A Redenção do Vilão
Vivemos num país em que a ética tornou-se bem elástica. Vemos isto claramente quando encontramos alguém defendendo um político com a famosa frase “rouba, mas faz”. Percebemos então como o povo foi contaminado por uma forma de ver a vida deturpada. Como achar normal alguém roubar dinheiro que salvaria vidas em hospitais que estão caindo aos pedaços, que daria uma oportunidade de vida melhor para as crianças que procuram a escola ávidas de aprender? Fazer não é mais que a obrigação de quem se elegeu para um cargo público, afinal para isto foi eleito, ter direito de roubar apenas porque cumpre sua obrigação é uma lógica que não consigo entender.
O problema na verdade vem de longe, muito longe, acredito que até antes de sermos invadidos pelos navegadores portugueses, pois muito desses jeitinhos que viciaram nosso povo foram trazidos pelos lusitanos via Atlântico. As pessoas foram se acostumando e se acostumaram tanto, que incorporaram como sendo característica do brasileiro a capacidade de tirar vantagem em tudo. Hoje vejo em vários programas da TV campanhas para reeducar o povo.
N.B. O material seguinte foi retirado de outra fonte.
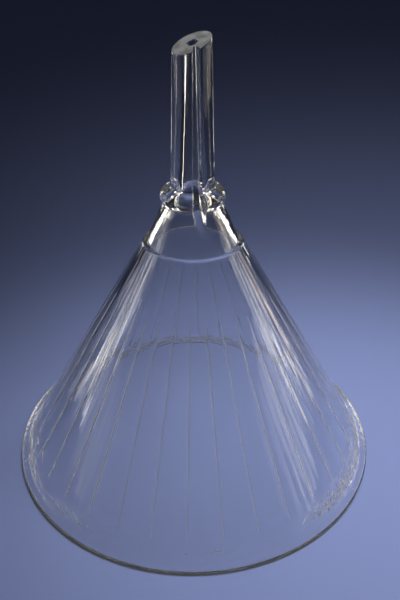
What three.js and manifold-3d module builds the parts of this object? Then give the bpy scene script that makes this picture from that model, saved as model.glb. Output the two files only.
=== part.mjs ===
// A ribbed, pressed-glass funnel, standing upside down on its rim.
// Millimetres, +Z up. The origin is the centre of the mouth, on the plane that the rim stands on,
// and the funnel's axis is the Z axis. The vent groove is near the -Y side.
// The funnel is one piece of glass. Each mesh is one region of it, and neighbouring regions
// meet face to face on level planes.

import * as THREE from 'three';
import * as BufferGeometryUtils from 'three/addons/utils/BufferGeometryUtils.js';
import Module from 'manifold-3d';

const wasm = await Module();
wasm.setup();

const degrees = Math.PI / 180;

// ---------------------------------------------------------------- driving dimensions

const mouthRadius = 75;
const rimProud = 1.2;            // how far the rim bead stands out past the foot of the cone
const rimHeight = 3.2;
const rimArcReach = 60 * degrees; // how far the bead's round edge goes above and below its middle
const rimLandWidth = 1.8;        // the flat ring that the funnel stands on
const rimLandEase = 0.5;         // the small slope between the land and the inner wall

const coneHalfAngle = 30 * degrees;
const wallAtRim = 2.65;          // measured level, not square to the wall
const wallAtStep = 3.6;
const stepHeight = 95.2;
const stepWidth = 1.6;           // level ledge where the neck cone starts

const neckHalfAngle = 22.5 * degrees;
const neckTop = 109.6;

const beadRadius = 12.2;
const beadTop = 116;
const beadArcStart = -75 * degrees; // where the bead's round edge leaves the neck cone

const stemFootRadius = 8.1;
const stemTipRadius = 6.5;
const boreFootRadius = 3.4;
const boreTipRadius = 1.72;
const tipHeight = 165.2;         // of the ground face, on the axis
const tipSlopeX = 0.346;         // rise of the ground face for each millimetre along X
const tipSlopeY = 0.27;          // and along Y

const fluteCount = 32;           // shallow flutes inside the cone, with a fine rib between each two
const fluteStartAzimuth = -1.7 * degrees;
const fluteDepth = 0.35;
const fluteBottom = 8;
const fluteTop = 82;
const fluteRise = 2;             // length over which the flutes deepen at their foot
const fluteFade = 10;            // length over which flutes and ribs fade out at their top
const ribWidth = 0.6;
const ribHeight = 0.3;
const ribRise = 1;               // length over which a rib rises at its foot
const ribSunk = 0.1;             // how far a rib's top end lies under the wall
const ribRoot = 1;               // how far a rib reaches into the wall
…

Para tirar a idéia de que não devemos nos aproveitar do turista que vai se tornar nosso companheiro pelo período dos grandes eventos programados. É uma pena perceber que chegamos a esse ponto. Mas quem sabe esses eventos serão a nossa redenção? Dizem que Barcelona teve um avanço maravilhoso quando as olimpíadas ocorreram lá, quem sabe mais do que avanços físicos, nós tenhamos um avanço moral?
Sei que a sociedade como um todo está mudando. Sei também que valores importantes no passado estão superados para se adaptarem aos novos tempos e quem duvida basta ver o histórico de uma das unanimidades nacionais: as novelas. Quem chegou à casa dos quarenta deve lembrar que nas novelas de nossa infância a mocinha era realmente a mocinha no termo lúdico da palavra. Era sempre uma menina pura, ingênua, que se apaixonava pelo mocinho no início da novela e arrastava aquele amor por todos os capítulos até ser brindada com a felicidade eterna no final. E detalhe importante, na maioria das vezes o mocinho era o primeiro namorado da sonhadora donzela. Hoje temos uma novela cuja “mocinha” era ex-mulher de traficante, se prostituía na Turquia, mas as pessoas entenderam e torceram para que ela se desse bem no final. Coisa que no passado nem seria apresentada na TV. Grande mudança, porém o que mais mudou mesmo foram os vilões.
O vilão é o contraponto da trama. Ele precisa existir para que a vida não seja um marasmo e não haveria sentido contar a história. E o mais importante: se ele não existisse, não teríamos para quem torcer. Pois bem, no passado o vilão era mau porque era mau e pronto. Era movido pela ambição, ciúme, inveja. E tudo isto incorporado ao seu caráter de bandeja pelo autor. Por não haver como explicar tanta maldade, no final a forma mais fácil de justificar o vilão era a loucura. Mas mesmo reconhecendo a doença mental do vilão, todos torciam para que ele morresse no final. E não bastava morrer, tinha que ser uma morte cruel, no mínimo uma explosão que espalhasse seus pedaços ao vento. E hoje? Temos os vilões humanizados que vêm com um histórico justificando suas maldades e que no final pesa para que o público não queira que seu fim seja tão dramático. Não foi isso que aconteceu com a Carminha?
A redenção do vilão cresce a cada novela. Pode ser como no caso citado acima da Carminha. Pode ser pela piedade, que hoje as pessoas sentem por entenderem melhor os casos dos doentes mentais. Ou simplesmente pode ser por achar o vilão divertido.
Para defender com louvor e para por um ponto final nesta minha idéia, basta citar a nova novela das nove. Quando ainda era a novela das oito, e o tema da história pegava o telespectador pelo pé, víamos capas e reportagens com o casal de protagonistas. Hoje temos reportagens e conversas em lugares públicos falando do vilão. Este vilão que já foi tão incorporado no dia a dia do brasileiro que talvez você encontre quem não saiba dizer qual o casal de mocinhos da novela, mas com certeza citarão rapidamente quem é o vilão.